:: Objective ::
Everything from the line with "with PolarLocations(ring_bore_radius +" through the line with "if empty is" should be repeated exactly, both of those lines included, and nothing else.

:: Supplied information ::
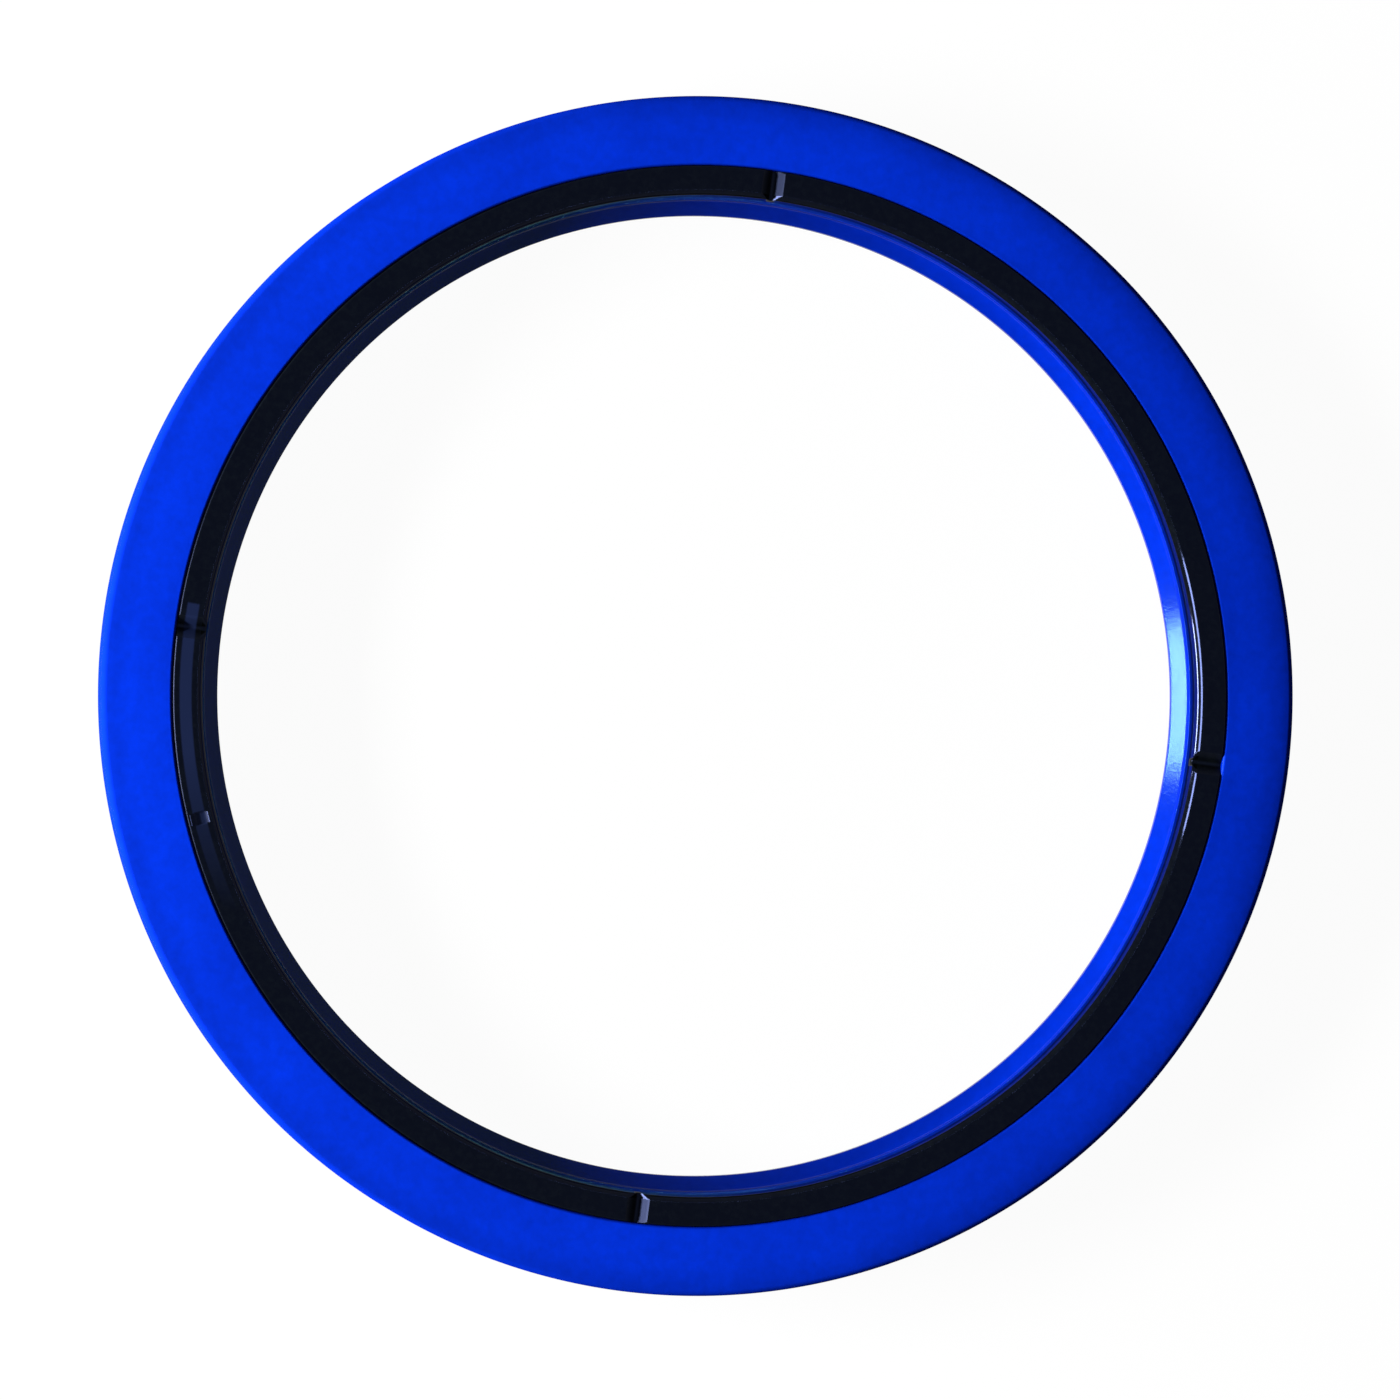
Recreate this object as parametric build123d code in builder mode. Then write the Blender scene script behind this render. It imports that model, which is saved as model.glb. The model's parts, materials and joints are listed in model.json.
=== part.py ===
# Rod buffer seal: a polyurethane U-section ring with a hard backup ring let into its heel.
# The seal lies flat with its lips down and its heel up. The rod runs along +Z.
# The origin is on the seal's axis, in the plane that the outer lip rests on.

import os
from math import cos, radians, sin, tan

from build123d import *

os.makedirs("parts", exist_ok=True)

# Rod and housing that the seal is made for
rod_diameter = 75.0
section_width = 7.75
seal_height = 5.8

# Backup ring and the recess it sits in
ring_thickness = 2.15
ring_width = 2.2
ring_rod_gap = 0.25
ring_recess_gap = 0.04
ring_bore_chamfer = 0.38
ring_rim_chamfer = 0.18

# Vent notches across the face of the backup ring
notch_count = 4
notch_width = 1.7
notch_depth = 0.7
notch_root_radius = 0.25

# Small square dimple that the mould leaves in the face of the backup ring
dimple_side = 0.9
dimple_depth = 0.14
dimple_bearing = 201.1

# Heel of the seal body
heel_setback = 0.08
heel_fall = 0.2
shoulder_radius = 0.5
recess_rim_chamfer = 0.2
recess_floor_lap = 0.2
throat_depth = 0.8

# Inner lip, which wipes the rod
lip_squeeze = 1.0
lip_land_height = 1.15
lip_land_length = 0.5
lip_bevel_angle = 50.0
lip_setback = 0.3

# Outer lip, which seals in the housing
lip_flare = 0.2
flare_foot_height = 2.6
flare_edge_height = 0.95
outer_tip_angle = 32.0

# U-groove between the lips
web_thickness = 0.95
groove_root_radius = 0.8
groove_flank_angle = 30.0

# Radii and heights that follow from the sizes above
rod_radius = rod_diameter / 2
housing_radius = rod_radius + section_width
ring_bore_radius = rod_radius + ring_rod_gap
ring_rim_radius = ring_bore_radius + ring_width
recess_radius = ring_rim_radius + ring_recess_gap
recess_floor = seal_height - ring_thickness
heel_height = seal_height - heel_setback
throat_radius = ring_bore_radius - recess_floor_lap
throat_foot = recess_floor - throat_depth
lip_radius = rod_radius - lip_squeeze
lip_land_top = lip_land_height + lip_land_length
flare_radius = housing_radius + lip_flare

# The groove's root is an arc, and each flank leaves it along a tangent
groove_radius = (lip_radius + flare_radius) / 2
groove_root = recess_floor - web_thickness
root_centre_height = groove_root - groove_root_radius
flank_top = root_centre_height + groove_root_radius * sin(radians(groove_flank_angle))
flank_half_width = groove_root_radius * cos(radians(groove_flank_angle))
flank_slope = tan(radians(groove_flank_angle))
inner_mouth = groove_radius - flank_half_width - (flank_top - lip_setback) * flank_slope
outer_mouth = groove_radius + flank_half_width + flank_top * flank_slope

# The lips' tips are narrowed by bevels
bevel_run = (lip_land_height - lip_setback) * tan(radians(lip_bevel_angle))
outer_tip_run = flare_edge_height * tan(radians(outer_tip_angle))


def corner(section, place):
    """The corner of a section that lies nearest to a place."""
    return section.vertices().sort_by_distance(place)[0]


# Seal body: one revolved section, drawn from the recess round the heel and the lips
with BuildPart() as seal_body:
    with BuildSketch(Plane.XZ) as body_section:
        with BuildLine() as body_outline:
            heel = TangentArc(
                (recess_radius, heel_height),
                (housing_radius, heel_height - heel_fall),
                tangent=(1, 0),
            )
            wall = Line(heel @ 1, (housing_radius, flare_foot_height))
            flare = Line(wall @ 1, (flare_radius, flare_edge_height))
            outer_bevel = Line(flare @ 1, (flare_radius - outer_tip_run, 0))
            outer_tip = Line(outer_bevel @ 1, (outer_mouth, 0))
            outer_flank = Line(outer_tip @ 1, (groove_radius + flank_half_width, flank_top))
            groove_arc = ThreePointArc(
                outer_flank @ 1,
                (groove_radius, groove_root),
                (groove_radius - flank_half_width, flank_top),
            )
            inner_flank = Line(groove_arc @ 1, (inner_mouth, lip_setback))
            inner_tip = Line(inner_flank @ 1, (lip_radius + bevel_run, lip_setback))
            inner_bevel = Line(inner_tip @ 1, (lip_radius, lip_land_height))
            lip_land = Line(inner_bevel @ 1, (lip_radius, lip_land_top))
            lip_cone = Line(lip_land @ 1, (throat_radius, throat_foot))
            throat = Line(lip_cone @ 1, (throat_radius, recess_floor))
            seat = Line(throat @ 1, (recess_radius, recess_floor))
            Line(seat @ 1, heel @ 0)
        make_face()
        chamfer(corner(body_section, heel @ 0), recess_rim_chamfer)
        fillet(corner(body_section, heel @ 1), shoulder_radius)
    revolve(axis=Axis.Z)
seal_body.part.label = "seal_body"


# The space of one vent notch: a blunt V that runs straight out across the ring's face
with BuildPart() as vent_notch:
    with BuildSketch(Plane.YZ) as notch_section:
        with BuildLine():
            Polyline(
                (-notch_width / 2, seal_height),
                (0, seal_height - notch_depth),
                (notch_width / 2, seal_height),
                close=True,
            )
        make_face()
        notch_root = notch_section.vertices().sort_by(Axis.Y)[0]
        fillet(notch_root, notch_root_radius)
    extrude(amount=housing_radius)


# Backup ring: its foot rests on the recess floor, and its rim stands clear of the recess wall
with BuildPart() as backup_ring:
    with BuildSketch(Plane.XZ) as ring_section:
        with Locations((ring_bore_radius, recess_floor)):
            Rectangle(ring_width, ring_thickness, align=(Align.MIN, Align.MIN))
        chamfer(corner(ring_section, (ring_bore_radius, seal_height)), ring_bore_chamfer)
        chamfer(corner(ring_section, (ring_rim_radius, seal_height)), ring_rim_chamfer)
    revolve(axis=Axis.Z)
    with PolarLocations(0, notch_count):
        add(vent_notch.part, mode=Mode.SUBTRACT)
    with PolarLocations(ring_bore_radius + ring_width / 2, 1, start_angle=dimple_bearing):
        with Locations((0, 0, seal_height)):
            Box(
                dimple_side,
                dimple_side,
                dimple_depth,
                align=(Align.CENTER, Align.CENTER, Align.MAX),
                mode=Mode.SUBTRACT,
            )
backup_ring.part.label = "backup_ring"


export_step(seal_body.part, "parts/seal_body.step")
export_step(backup_ring.part, "parts/backup_ring.step")
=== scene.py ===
import json
import math

import bmesh
import bpy
import numpy as np
from mathutils import Matrix, Vector


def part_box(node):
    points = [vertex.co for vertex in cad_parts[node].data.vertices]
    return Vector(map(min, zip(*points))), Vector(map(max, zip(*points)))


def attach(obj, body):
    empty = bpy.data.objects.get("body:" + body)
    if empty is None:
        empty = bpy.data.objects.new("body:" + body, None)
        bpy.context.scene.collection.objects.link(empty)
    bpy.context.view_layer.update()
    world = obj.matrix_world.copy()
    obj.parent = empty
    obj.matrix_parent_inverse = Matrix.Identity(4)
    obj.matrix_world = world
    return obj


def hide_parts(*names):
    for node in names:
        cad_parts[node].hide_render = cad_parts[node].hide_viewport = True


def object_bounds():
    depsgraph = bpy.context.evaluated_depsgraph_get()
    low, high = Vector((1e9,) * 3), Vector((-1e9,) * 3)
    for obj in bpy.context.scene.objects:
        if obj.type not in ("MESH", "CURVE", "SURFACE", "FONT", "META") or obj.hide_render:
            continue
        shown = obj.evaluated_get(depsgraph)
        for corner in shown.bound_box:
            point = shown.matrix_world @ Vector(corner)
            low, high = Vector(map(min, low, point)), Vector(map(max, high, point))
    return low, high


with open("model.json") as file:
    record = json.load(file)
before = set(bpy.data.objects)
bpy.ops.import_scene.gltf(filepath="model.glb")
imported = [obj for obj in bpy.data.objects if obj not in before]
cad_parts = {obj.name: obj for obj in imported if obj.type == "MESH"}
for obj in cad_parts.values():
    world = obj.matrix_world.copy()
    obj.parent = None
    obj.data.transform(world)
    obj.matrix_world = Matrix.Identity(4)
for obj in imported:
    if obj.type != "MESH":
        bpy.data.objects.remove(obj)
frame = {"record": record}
cad_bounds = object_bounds()

MM = 0.001
mounts = {mount["name"]: mount for mount in frame["record"]["mounts"]}

# Sizes in millimetres that the frame gives
body_low, body_high = [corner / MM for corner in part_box("seal_body")]
ring_low, ring_high = [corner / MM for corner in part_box("backup_ring")]
lip_foot = body_low.z
seal_height = ring_high.z
recess_floor = ring_low.z
ring_rim_radius = ring_high.x
flare_radius = body_high.x
ring_bore_radius = mounts["backup_bore"]["dims"]["r_mm"]
housing_radius = mounts["housing_seat"]["dims"]["r_mm"]
lip_radius = mounts["rod_bore"]["dims"]["r_mm"]
lip_land_length = mounts["rod_bore"]["dims"]["length_mm"]
lip_land_height = mounts["rod_bore"]["pos_m"][2] / MM - lip_land_length / 2

# Sizes in millimetres of the heel, the recess, the lips and the groove
heel_setback = 0.08
heel_fall = 0.2
shoulder_radius = 0.5
ring_recess_gap = 0.04
recess_floor_lap = 0.2
throat_depth = 0.8
lip_bevel_angle = math.radians(50)
lip_setback = 0.3
flare_foot_height = 2.6
flare_edge_height = 0.95
outer_tip_angle = math.radians(32)
web_thickness = 0.95
groove_root_radius = 0.8
groove_flank_angle = math.radians(30)
recess_radius = ring_rim_radius + ring_recess_gap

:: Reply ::
    with PolarLocations(ring_bore_radius + ring_width / 2, 1, start_angle=dimple_bearing):
        with Locations((0, 0, seal_height)):
            Box(
                dimple_side,
                dimple_side,
                dimple_depth,
                align=(Align.CENTER, Align.CENTER, Align.MAX),
                mode=Mode.SUBTRACT,
            )
backup_ring.part.label = "backup_ring"


export_step(seal_body.part, "parts/seal_body.step")
export_step(backup_ring.part, "parts/backup_ring.step")
=== scene.py ===
import json
import math

import bmesh
import bpy
import numpy as np
from mathutils import Matrix, Vector


def part_box(node):
    points = [vertex.co for vertex in cad_parts[node].data.vertices]
    return Vector(map(min, zip(*points))), Vector(map(max, zip(*points)))


def attach(obj, body):
    empty = bpy.data.objects.get("body:" + body)
    if empty is None:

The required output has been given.